Being that we have an obstructionist parliament doing all it can to frustrate the delivery of Brexit this ceases to be a matter of trade and becomes a constitutional crisis over who gets the final word - the people or parliament. And by definition, if the people don't have the final say in constitutional matters then we are not a democracy.

There is all manner of sophistry we can apply to this as to why Brexit should be delayed or deferred but ultimately those  who voted  to leave have run out of patience and run out of trust. Those seeking to stop a no deal Brexit are simply seeking to stop Brexit altogether and they no longer even try to hide it. So now it's a fight to the death.

As it happens the remainers don't have the numbers, the means or the talent to stop or even delay Brexit. There is talk of Boris Johnson shuttering parliament to make sure we get to the deadline unimpeded but such a drastic measure is hardly even necessary. All the PM needs to do is sit on his hands until November. Just the threat of it, though, provides a useful decoy to distract the opposition and the media.

That leaves us with nothing much to say or do until the day arrives when we get to find out who was right about how bad it's going to be. Reports of shortages and delays at the ports seem overwrought to the point of hysteria, largely born of the media misrepresenting or misunderstanding what new EU trade barriers entail. Rather than being a big bang I'm expecting it to be a slow bleed as the EU slowly turns the screws. It will be some weeks before we start to get an idea of how this plays out.

Though economically this is not something to be desired, it does at least clear the decks. For three years now British politics has been in stalemate with nothing ever resolved while this process is showing up our system as decrepit, antiquated and long past its prime. It shows just how impotent our parliament really is against virtually unchecked executive power and shows how supine and inept our politicians really are. Our whole political system is a throwback to feudalism. One rather suspects that after November there will be a real impetus to do something about it.

I have long held it that the economic questions come a distant second to sorting out the political settlement in that nothing gets done unless we do sort it out. For too long we have been ruled by a centrist consensus that deferred issues of international consequence to Brussels - where general elections are generally meaningless. The best we can hope for under such a regime is a slow managed decline.

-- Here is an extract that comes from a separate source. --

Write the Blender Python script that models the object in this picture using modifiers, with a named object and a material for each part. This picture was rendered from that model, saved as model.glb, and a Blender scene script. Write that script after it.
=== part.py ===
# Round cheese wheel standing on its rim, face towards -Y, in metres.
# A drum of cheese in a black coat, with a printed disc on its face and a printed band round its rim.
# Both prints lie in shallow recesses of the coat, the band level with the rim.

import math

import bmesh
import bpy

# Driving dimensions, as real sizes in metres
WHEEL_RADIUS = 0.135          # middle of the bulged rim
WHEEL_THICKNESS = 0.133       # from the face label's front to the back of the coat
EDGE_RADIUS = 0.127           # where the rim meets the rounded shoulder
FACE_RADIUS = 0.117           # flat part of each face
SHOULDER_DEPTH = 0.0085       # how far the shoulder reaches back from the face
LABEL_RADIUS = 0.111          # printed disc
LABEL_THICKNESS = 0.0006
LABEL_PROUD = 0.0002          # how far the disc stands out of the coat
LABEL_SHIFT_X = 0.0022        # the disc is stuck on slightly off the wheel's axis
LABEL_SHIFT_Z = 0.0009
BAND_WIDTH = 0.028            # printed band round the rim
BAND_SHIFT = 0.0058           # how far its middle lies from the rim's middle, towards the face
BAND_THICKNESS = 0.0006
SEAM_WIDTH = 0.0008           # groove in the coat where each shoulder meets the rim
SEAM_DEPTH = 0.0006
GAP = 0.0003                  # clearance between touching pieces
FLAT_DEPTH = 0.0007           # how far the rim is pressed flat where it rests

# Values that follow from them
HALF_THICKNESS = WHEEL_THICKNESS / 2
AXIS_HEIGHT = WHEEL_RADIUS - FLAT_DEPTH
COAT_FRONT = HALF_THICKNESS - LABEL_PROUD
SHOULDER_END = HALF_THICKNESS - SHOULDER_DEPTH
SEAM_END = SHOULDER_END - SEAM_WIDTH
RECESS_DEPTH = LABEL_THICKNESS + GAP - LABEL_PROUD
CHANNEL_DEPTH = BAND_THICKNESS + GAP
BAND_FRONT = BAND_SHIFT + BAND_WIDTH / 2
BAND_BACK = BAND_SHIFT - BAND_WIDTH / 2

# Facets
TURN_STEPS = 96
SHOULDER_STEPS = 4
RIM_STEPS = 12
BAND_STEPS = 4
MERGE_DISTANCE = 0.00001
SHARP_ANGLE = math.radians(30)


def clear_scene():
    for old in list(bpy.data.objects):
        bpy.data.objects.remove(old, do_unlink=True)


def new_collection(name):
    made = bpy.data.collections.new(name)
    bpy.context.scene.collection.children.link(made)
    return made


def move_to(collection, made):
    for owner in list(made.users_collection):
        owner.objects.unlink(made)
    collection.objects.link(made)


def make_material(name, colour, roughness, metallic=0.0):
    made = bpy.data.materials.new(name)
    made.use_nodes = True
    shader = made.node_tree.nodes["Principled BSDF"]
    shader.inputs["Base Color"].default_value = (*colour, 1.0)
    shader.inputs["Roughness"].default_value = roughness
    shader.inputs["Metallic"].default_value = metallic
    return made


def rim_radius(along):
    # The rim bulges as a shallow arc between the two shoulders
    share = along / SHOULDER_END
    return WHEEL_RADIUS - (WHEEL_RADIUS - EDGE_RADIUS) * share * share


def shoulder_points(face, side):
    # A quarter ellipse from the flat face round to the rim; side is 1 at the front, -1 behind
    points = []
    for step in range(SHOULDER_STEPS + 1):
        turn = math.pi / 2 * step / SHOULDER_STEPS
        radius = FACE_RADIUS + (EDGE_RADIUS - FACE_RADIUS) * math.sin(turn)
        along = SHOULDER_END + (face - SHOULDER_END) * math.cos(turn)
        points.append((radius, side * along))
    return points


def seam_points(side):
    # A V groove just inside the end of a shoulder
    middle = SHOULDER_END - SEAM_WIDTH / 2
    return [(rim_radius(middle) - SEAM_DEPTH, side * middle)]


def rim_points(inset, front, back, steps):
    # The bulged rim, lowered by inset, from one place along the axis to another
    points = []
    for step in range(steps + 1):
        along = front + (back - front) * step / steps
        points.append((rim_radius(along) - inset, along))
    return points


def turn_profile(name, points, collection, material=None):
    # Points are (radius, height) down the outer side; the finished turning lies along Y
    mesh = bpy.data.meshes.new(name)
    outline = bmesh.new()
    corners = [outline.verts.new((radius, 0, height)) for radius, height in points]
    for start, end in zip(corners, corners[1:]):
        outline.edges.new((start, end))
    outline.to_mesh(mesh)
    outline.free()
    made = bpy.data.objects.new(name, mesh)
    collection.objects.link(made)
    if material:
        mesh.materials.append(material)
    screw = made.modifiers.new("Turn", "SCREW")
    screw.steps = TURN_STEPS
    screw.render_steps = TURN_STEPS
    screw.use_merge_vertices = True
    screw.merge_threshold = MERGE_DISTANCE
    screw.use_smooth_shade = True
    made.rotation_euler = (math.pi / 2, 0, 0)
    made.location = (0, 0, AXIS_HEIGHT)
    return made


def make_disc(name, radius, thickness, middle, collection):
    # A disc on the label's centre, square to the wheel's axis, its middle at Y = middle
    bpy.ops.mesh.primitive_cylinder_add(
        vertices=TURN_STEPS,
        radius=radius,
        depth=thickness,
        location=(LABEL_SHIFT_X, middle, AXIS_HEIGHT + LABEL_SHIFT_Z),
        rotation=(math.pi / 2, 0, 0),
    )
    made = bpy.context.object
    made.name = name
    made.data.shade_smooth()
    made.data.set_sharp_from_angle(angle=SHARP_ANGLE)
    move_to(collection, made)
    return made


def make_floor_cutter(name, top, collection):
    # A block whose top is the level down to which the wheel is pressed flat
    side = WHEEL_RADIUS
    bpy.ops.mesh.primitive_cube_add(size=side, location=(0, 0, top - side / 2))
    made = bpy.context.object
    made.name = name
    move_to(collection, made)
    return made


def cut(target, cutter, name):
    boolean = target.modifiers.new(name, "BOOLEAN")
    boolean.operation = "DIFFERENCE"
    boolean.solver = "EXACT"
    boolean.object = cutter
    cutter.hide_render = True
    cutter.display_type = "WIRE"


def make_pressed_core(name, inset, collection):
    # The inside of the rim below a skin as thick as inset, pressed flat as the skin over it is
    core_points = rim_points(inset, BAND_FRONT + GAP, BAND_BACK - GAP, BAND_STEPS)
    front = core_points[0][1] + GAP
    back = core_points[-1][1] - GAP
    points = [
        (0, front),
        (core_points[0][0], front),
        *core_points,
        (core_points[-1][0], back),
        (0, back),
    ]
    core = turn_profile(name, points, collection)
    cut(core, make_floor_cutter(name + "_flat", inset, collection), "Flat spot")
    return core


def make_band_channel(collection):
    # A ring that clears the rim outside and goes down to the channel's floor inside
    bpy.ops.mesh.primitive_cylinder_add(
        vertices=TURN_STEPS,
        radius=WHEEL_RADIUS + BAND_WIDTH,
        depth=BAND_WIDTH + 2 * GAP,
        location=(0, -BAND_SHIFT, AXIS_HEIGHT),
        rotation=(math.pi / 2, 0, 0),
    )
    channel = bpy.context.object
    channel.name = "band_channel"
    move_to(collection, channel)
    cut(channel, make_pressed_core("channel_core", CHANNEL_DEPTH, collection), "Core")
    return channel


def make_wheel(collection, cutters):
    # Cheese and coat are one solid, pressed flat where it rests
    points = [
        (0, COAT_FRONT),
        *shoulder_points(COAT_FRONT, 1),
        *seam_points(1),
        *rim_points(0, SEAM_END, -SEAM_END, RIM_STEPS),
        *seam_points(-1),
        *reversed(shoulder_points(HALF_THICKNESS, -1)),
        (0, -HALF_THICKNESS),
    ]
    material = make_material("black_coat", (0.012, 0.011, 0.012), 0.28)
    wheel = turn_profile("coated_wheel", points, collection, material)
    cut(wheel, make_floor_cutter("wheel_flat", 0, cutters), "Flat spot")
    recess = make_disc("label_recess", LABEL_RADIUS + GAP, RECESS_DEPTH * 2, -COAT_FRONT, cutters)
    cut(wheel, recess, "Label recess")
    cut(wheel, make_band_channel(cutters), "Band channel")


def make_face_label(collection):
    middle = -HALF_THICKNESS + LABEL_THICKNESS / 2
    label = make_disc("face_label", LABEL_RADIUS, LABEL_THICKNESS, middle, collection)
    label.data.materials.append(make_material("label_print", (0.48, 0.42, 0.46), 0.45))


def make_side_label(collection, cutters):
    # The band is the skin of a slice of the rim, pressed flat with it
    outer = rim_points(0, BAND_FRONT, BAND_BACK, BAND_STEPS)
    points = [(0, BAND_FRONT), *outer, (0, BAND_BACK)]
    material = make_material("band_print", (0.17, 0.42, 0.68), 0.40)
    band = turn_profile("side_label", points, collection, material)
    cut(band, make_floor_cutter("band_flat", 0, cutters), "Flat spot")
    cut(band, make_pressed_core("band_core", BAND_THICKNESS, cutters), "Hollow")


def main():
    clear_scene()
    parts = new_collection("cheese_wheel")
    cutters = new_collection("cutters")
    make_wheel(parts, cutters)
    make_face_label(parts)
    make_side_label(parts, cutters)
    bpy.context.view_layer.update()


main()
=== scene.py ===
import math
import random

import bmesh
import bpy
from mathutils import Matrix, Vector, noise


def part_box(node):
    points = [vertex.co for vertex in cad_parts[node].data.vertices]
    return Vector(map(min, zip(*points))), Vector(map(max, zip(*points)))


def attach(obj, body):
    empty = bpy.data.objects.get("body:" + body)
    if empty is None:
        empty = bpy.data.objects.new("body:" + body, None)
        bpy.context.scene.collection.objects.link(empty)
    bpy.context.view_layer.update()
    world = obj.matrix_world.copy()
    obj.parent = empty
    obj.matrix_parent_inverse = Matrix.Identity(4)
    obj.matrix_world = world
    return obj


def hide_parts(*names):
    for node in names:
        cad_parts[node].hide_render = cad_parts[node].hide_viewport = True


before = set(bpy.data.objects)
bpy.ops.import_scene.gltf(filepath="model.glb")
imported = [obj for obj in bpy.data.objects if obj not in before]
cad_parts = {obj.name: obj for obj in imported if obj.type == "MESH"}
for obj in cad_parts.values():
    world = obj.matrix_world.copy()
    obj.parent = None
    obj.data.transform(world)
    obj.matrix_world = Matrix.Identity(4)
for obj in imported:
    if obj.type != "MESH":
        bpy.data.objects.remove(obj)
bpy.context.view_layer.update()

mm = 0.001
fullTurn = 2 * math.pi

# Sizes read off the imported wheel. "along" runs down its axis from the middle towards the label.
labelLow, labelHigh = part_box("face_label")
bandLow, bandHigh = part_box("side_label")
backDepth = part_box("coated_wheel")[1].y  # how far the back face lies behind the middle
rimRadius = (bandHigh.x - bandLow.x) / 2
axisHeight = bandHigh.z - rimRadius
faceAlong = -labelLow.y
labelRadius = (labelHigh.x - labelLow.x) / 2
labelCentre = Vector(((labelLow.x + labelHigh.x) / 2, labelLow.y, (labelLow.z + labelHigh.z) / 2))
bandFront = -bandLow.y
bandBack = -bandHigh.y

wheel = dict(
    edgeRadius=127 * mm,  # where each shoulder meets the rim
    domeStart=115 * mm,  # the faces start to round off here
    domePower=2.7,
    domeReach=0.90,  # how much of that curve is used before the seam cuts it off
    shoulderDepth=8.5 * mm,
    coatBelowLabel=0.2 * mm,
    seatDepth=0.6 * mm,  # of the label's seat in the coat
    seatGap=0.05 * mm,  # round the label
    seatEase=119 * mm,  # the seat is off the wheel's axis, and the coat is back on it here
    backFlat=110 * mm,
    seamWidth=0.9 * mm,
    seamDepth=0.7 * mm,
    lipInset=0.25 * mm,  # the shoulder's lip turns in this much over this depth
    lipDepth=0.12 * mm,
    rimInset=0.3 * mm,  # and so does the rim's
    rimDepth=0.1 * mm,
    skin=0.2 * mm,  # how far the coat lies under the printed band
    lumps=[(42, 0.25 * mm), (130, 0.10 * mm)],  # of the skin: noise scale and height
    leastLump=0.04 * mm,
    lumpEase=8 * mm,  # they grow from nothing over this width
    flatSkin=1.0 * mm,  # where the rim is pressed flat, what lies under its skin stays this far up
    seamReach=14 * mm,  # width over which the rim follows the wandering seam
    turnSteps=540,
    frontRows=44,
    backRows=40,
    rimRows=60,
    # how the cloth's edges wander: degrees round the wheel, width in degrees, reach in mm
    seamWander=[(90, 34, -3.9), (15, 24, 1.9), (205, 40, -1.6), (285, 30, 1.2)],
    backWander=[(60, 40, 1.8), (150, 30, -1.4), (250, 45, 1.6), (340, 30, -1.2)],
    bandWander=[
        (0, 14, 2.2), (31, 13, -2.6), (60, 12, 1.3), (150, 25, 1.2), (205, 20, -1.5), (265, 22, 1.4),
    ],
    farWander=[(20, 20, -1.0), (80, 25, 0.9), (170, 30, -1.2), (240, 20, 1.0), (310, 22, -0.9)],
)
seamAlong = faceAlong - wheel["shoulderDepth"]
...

I now have no doubt things have to get a whole lot worse before they get better. Though the Tories have been the instrument of Brexit, after we leave I for one have no further use for them. Ridding ourselves of the dictatorship in Westminster is every bit as vital as removing the one in Brussels. Now is the time to be asking whether "parliamentary democracy" is even democracy at all. The notion that we may occasionally elect our dictators is hardly an adequate model for the digital age. The current model dates back to a time when MPs would ride for three days on horseback to go to parliament.

In many ways it was unrealistic to expect a viable deal with the EU. How can the UK work out the basis of its relationship with others when it is so ill at ease with itself? Unless and until we have resolved our own internal differences there is no basis for moving forward.

This is a sharply divided country and it will take something like a no deal Brexit to resolve, once and for all, many of the technical and philosophical debates that plagued us over the last three years. Once we have seen for ourselves how the "free trade" delusions of the Tory right fall flat on their face, then we can have a more informed debate about our place in the world and our future direction. We cannot even begin to heal the divisions until we have a new constitutional settlement.

I had hoped that we could have avoided all this but the failure to reach an agreement is a fundamental failure of our politics and the Westminster system as a whole. It failed when we could least afford it to fail. We can therefore no longer consider it fit for purpose and must seek out new ways of doing politics. Parliamentary democracy is not democracy and it's time to kill it off for good.